- Exercise details
Go through the listing and write out all of it exactly.

- Entries
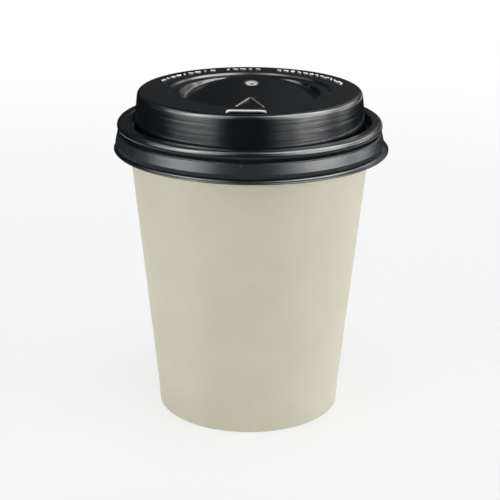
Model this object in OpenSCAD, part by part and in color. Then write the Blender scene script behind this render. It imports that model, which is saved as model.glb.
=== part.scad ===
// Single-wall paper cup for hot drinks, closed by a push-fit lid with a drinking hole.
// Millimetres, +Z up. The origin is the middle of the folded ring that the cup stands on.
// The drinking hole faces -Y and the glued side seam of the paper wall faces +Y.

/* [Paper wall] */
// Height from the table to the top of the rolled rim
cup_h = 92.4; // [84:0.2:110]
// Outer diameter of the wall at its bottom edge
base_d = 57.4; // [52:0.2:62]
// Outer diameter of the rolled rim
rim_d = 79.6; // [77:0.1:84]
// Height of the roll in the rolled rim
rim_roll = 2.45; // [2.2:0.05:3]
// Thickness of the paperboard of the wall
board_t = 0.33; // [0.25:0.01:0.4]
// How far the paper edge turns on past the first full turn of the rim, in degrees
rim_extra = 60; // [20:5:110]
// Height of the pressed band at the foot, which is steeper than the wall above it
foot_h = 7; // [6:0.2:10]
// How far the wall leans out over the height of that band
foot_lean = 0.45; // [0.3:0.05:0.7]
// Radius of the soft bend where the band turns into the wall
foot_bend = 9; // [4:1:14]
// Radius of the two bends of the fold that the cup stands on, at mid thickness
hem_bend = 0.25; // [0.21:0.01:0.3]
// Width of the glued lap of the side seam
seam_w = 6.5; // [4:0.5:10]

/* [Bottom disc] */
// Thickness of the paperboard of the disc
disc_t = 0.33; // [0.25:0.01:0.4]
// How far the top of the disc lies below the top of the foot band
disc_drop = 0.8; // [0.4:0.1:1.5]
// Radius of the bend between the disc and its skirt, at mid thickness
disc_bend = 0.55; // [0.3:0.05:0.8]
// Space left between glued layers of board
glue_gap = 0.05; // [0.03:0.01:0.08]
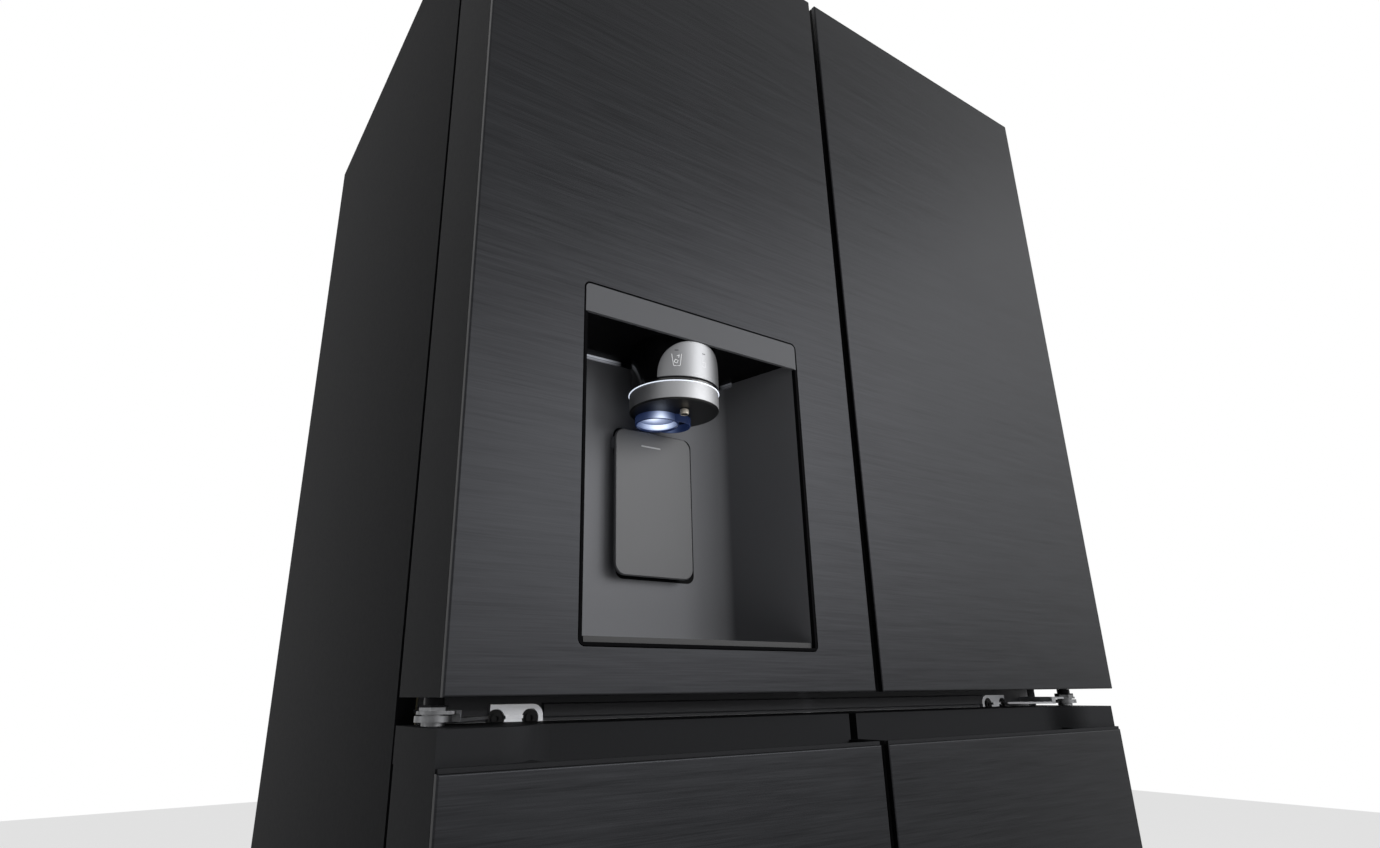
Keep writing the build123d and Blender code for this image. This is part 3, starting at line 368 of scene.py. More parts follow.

- Answer
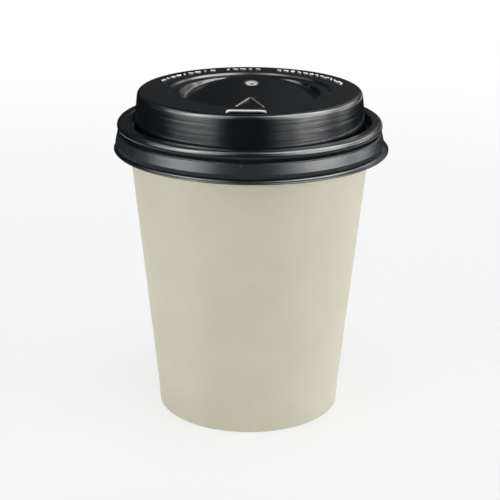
Model this object in OpenSCAD, part by part and in color. Then write the Blender scene script behind this render. It imports that model, which is saved as model.glb.
=== part.scad ===
// Single-wall paper cup for hot drinks, closed by a push-fit lid with a drinking hole.
// Millimetres, +Z up. The origin is the middle of the folded ring that the cup stands on.
// The drinking hole faces -Y and the glued side seam of the paper wall faces +Y.

/* [Paper wall] */
// Height from the table to the top of the rolled rim
cup_h = 92.4; // [84:0.2:110]
// Outer diameter of the wall at its bottom edge
base_d = 57.4; // [52:0.2:62]
// Outer diameter of the rolled rim
rim_d = 79.6; // [77:0.1:84]
// Height of the roll in the rolled rim
rim_roll = 2.45; // [2.2:0.05:3]
// Thickness of the paperboard of the wall
board_t = 0.33; // [0.25:0.01:0.4]
// How far the paper edge turns on past the first full turn of the rim, in degrees
rim_extra = 60; // [20:5:110]
// Height of the pressed band at the foot, which is steeper than the wall above it
foot_h = 7; // [6:0.2:10]
// How far the wall leans out over the height of that band
foot_lean = 0.45; // [0.3:0.05:0.7]
// Radius of the soft bend where the band turns into the wall
foot_bend = 9; // [4:1:14]
// Radius of the two bends of the fold that the cup stands on, at mid thickness
hem_bend = 0.25; // [0.21:0.01:0.3]
// Width of the glued lap of the side seam
seam_w = 6.5; // [4:0.5:10]

/* [Bottom disc] */
// Thickness of the paperboard of the disc
disc_t = 0.33; // [0.25:0.01:0.4]
// How far the top of the disc lies below the top of the foot band
disc_drop = 0.8; // [0.4:0.1:1.5]
// Radius of the bend between the disc and its skirt, at mid thickness
disc_bend = 0.55; // [0.3:0.05:0.8]
// Space left between glued layers of board
glue_gap = 0.05; // [0.03:0.01:0.08]
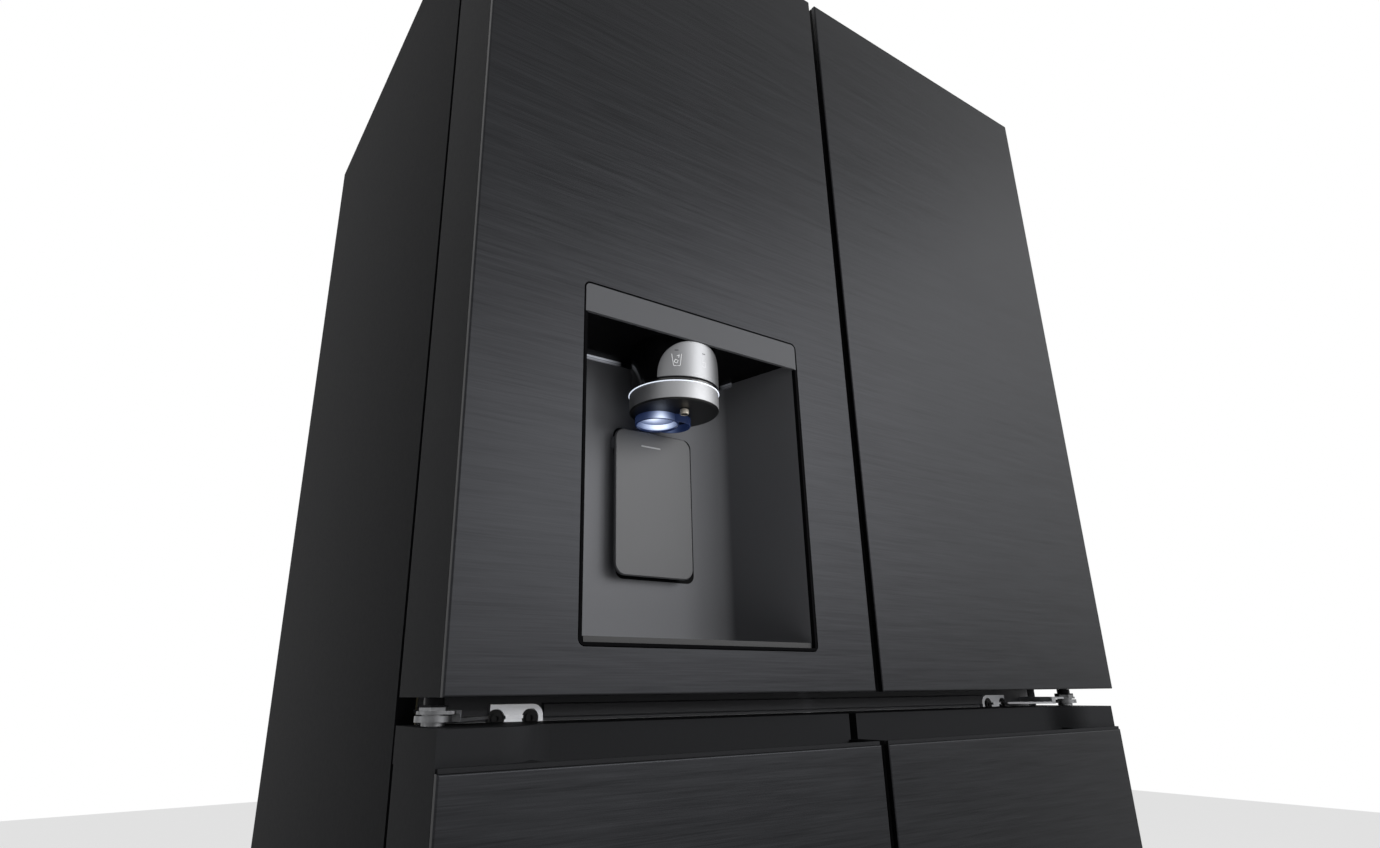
Keep writing the build123d and Blender code for this image. This is part 3, starting at line 368 of scene.py. More parts follow.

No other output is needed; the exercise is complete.